Isaac Stevens, Governor of the recently formed Washington Territory, was tasked with acquiring land for the government and re-organizing the different tribes onto reservations. On February 20, 1855, Governor Stevens attempted to have the tribes sign a treaty. Three hundred and seventy Native Americans attended the council. The proposed reservation was of little economic value and the tribes rejected the treaty. A second treaty ultimately signed by the Quinault and Quileute tribes was drawn up on January 25th, 1856. It established a 10,000-acre reservation around the village of Taholah, Washington. This site has useful graphics showing how much land was ceded by the tribes and/or taken through executive order.

Today most Quinault live on the tribe’s 208,150-acre reservation, and their economy still involves fishing and logging. They operate the Quinault Beach Resort and Casino at Ocean Shores, as well as the fish processing plant Quinault Pride Seafood, the Quinault Land and Timber Enterprises, and Quinault Mental Health.
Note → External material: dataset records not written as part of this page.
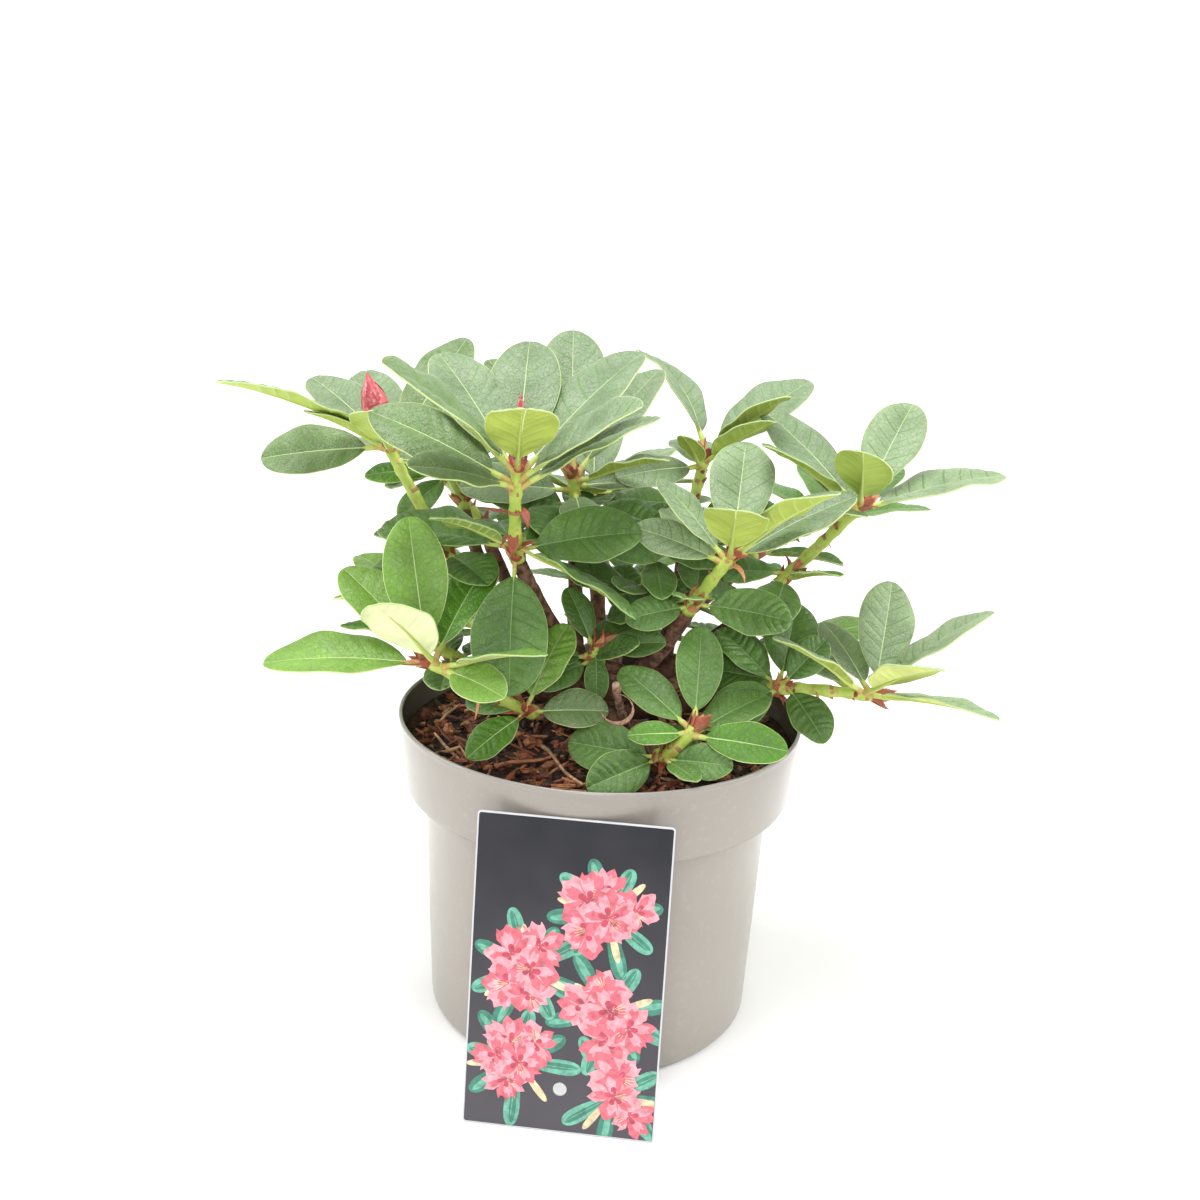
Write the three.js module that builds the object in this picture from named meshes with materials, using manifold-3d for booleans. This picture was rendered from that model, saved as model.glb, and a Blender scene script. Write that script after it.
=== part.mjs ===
// A young evergreen rhododendron in its nursery pot, with a picture card leaning on the pot.
// Millimetres, +Z up. The origin is the centre of the pot's flat underside, and the front is towards -Y.
import * as THREE from 'three';
import { mergeVertices } from 'three/addons/utils/BufferGeometryUtils.js';
import Module from 'manifold-3d';

const wasm = await Module();
wasm.setup();

// ---------------------------------------------------------------- driving dimensions

const GAP = 0.3; // clearance between two pieces that touch

const POT = {
  height: 133.7, rimRadius: 85, // across the lip
  collarDrop: 31.7, collarRadius: 81.6, // the deep collar below the lip, and its radius at its lower edge
  neckRadius: 73.4, waistRadius: 71.5, waistHeight: 50, footRadius: 69.6, // the body under the collar
  toe: 4, wall: 1.3, base: 1.8, // rounding of the bottom edge, and the plastic's thickness
  sides: 40,
};

const SOIL = { level: 122, crown: 1.5 }; // height at the wall, and how much higher it lies at the stem

const CARD = {
  width: 74, height: 124, thickness: 0.8, corner: 1.5,
  foot: [-9.3, -103.4], yaw: -6, lean: 8.75, // middle of the bottom edge on the floor, and its two turns
  lift: 0.05, // clearance of its lowest corner over the floor
};

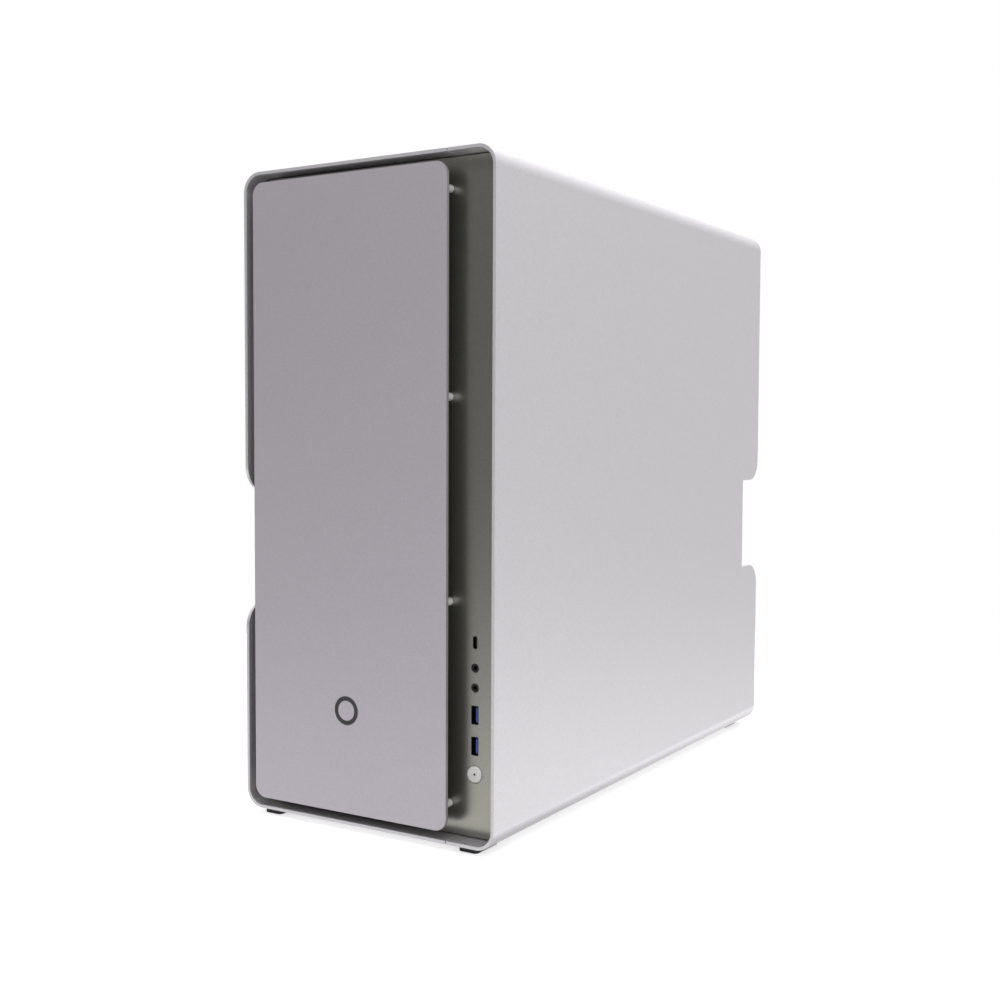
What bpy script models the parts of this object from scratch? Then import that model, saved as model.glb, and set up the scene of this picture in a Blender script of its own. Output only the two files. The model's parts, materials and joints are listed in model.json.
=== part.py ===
"""Desktop computer tower: two U-shaped aluminium shells over a chassis, and a front plate on studs.

Metres.  The front looks along -Y, +X is the right-hand side seen from the front, and Z = 0 is the ground
under the feet.  The origin is at the middle of the footprint.
"""

import math

import bmesh
import bpy

# Outer case
CASE_W = 0.230
CASE_D = 0.5165
SHELL_H = 0.4965
FOOT_H = 0.005
SHELL_T = 0.0025
CORNER_R = 0.015
SEAM_X = 0.0743
SEAM_GAP = 0.001
GAP = 0.0003
WELD = 0.00001

# Hand notches: one in the left shell's front edge, one in the right shell's rear edge
NOTCH_LOW = 0.1622
NOTCH_HIGH = 0.2495
NOTCH_DEPTH = 0.041
NOTCH_R = 0.020

# Front plate on its studs, and the panel behind it
PLATE_LEFT = -0.1059
PLATE_LOW = 0.0087
PLATE_HIGH = 0.4881
PLATE_T = 0.003
PLATE_R = 0.0095
STUD_R = 0.003
STUD_NECK_R = 0.0017
STUD_INSET = 0.007
STUD_LOW = 0.026
STUD_HIGH = 0.4708
STUD_ROWS = 4
RECESS = 0.016
PANEL_T = 0.002
PANEL_GAP = 0.001
PANEL_SLOTS = 24
PANEL_SLOT_W = 0.007
BADGE_H = 0.087
BADGE_R = 0.011
BADGE_INNER_R = 0.0075
BADGE_T = 0.0006

# Ports in the right-hand strip of the front panel
PORT_X = 0.0888
USB_C_H = 0.1456
JACK_HEIGHTS = {"upper": 0.1271, "lower": 0.1126}
USB_A_HEIGHTS = {"upper": 0.0929, "lower": 0.0702}
USB_A_HOLE = (0.0065, 0.0142)
USB_A_SHELL = (0.0057, 0.0131)
USB_C_HOLE = (0.0040, 0.0098)
USB_C_SHELL = (0.0033, 0.0091)
JACK_HOLE_R = 0.0034
JACK_R = 0.0031
JACK_BORE_R = 0.00175
SOCKET_DEPTH = 0.014
SOCKET_BACK_T = 0.001
SOCKET_WALL = 0.0004
USB_A_TONGUE = ((0.0004, -0.0052), (0.0023, 0.0052))
USB_C_TONGUE = ((-0.00035, -0.0033), (0.00035, 0.0033))
TONGUE_SETBACK = 0.0015
IO_BOARD_BEHIND_PORTS = 0.0008
IO_BOARD_LENGTH = 0.030
BUTTON_H = 0.0496
BUTTON_HOLE_R = 0.0067
BUTTON_R = 0.0062
BUTTON_TRAVEL = 0.0018
BUTTON_PROUD = 0.0006
BUTTON_LIP = 0.0012
BUTTON_LIP_T = 0.001
BUTTON_STEM_R = 0.002
BUTTON_STEM = 0.004
SWITCH_SIZE = (0.008, 0.006, 0.008)

# Chassis
SHEET_T = 0.0015
FLOOR_T = 0.002
FLOOR_W = 0.196
REAR_RECESS = 0.0465
TRAY_X = 0.076
CABLE_HOLE = (0.026, 0.070)
CABLE_HOLE_HEIGHTS = (0.115, 0.215, 0.330)
CABLE_HOLE_D = 0.200
TOP_HOLE = (0.080, 0.022)
TOP_HOLE_AT = (0.400, 0.460)
COOLER_WINDOW = 0.110
HOLE_CORNER_R = 0.010
VENT_X = -0.014
VENT_LOW_H = 0.447
VENT_PITCH = 0.012
VENT_ROWS = 3
VENT_SLOT = (0.150, 0.006)
FOOT_SIZE = (0.016, 0.030)
FOOT_CENTRES = {"left": -0.094, "right": 0.089}
FOOT_SETBACK = 0.021

# Fans
FAN_SIZE = 0.120
FAN_T = 0.025
FAN_BORE_R = 0.058
ROTOR_R = 0.0555
HUB_R = 0.020
BLADES = 7
BLADE_T = 0.0014
BLADE_COVER = 0.62
ROTOR_H = 0.019
ROTOR_OFFSET = 0.0015
STRUT_T = 0.003
STRUT_W = 0.004
FAN_CORNER_R = 0.008
VENT_FIELD_ROWS = 9
VENT_FIELD_SLOT_W = 0.007
FAN_X = -0.0158
FRONT_FAN_H = 0.248
FRONT_FANS = 3
REAR_FAN_X = -0.042
REAR_FAN_H = 0.350

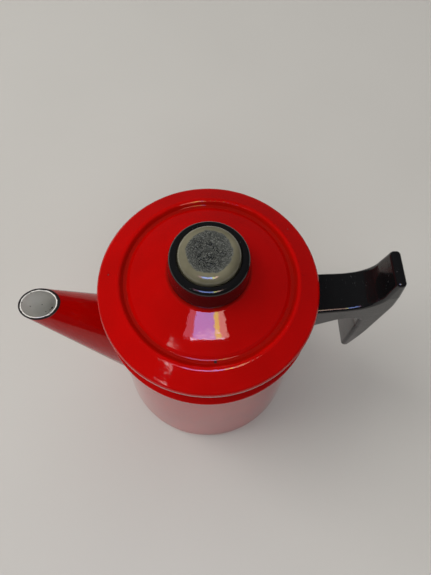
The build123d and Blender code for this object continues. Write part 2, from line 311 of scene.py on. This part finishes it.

I don’t turn every vacation into an intellectual conquest. I was surprised by our trip to Washington. The groups of people we learned about got my attention. What people lost, how they were treated, and how even today, tribes like the Quinault are still fighting to maintain and honor their culture. It’s a privilege to travel, and even though the oysters were delicious, it was more of a privilege to step into the stories of people of the Pacific Northwest.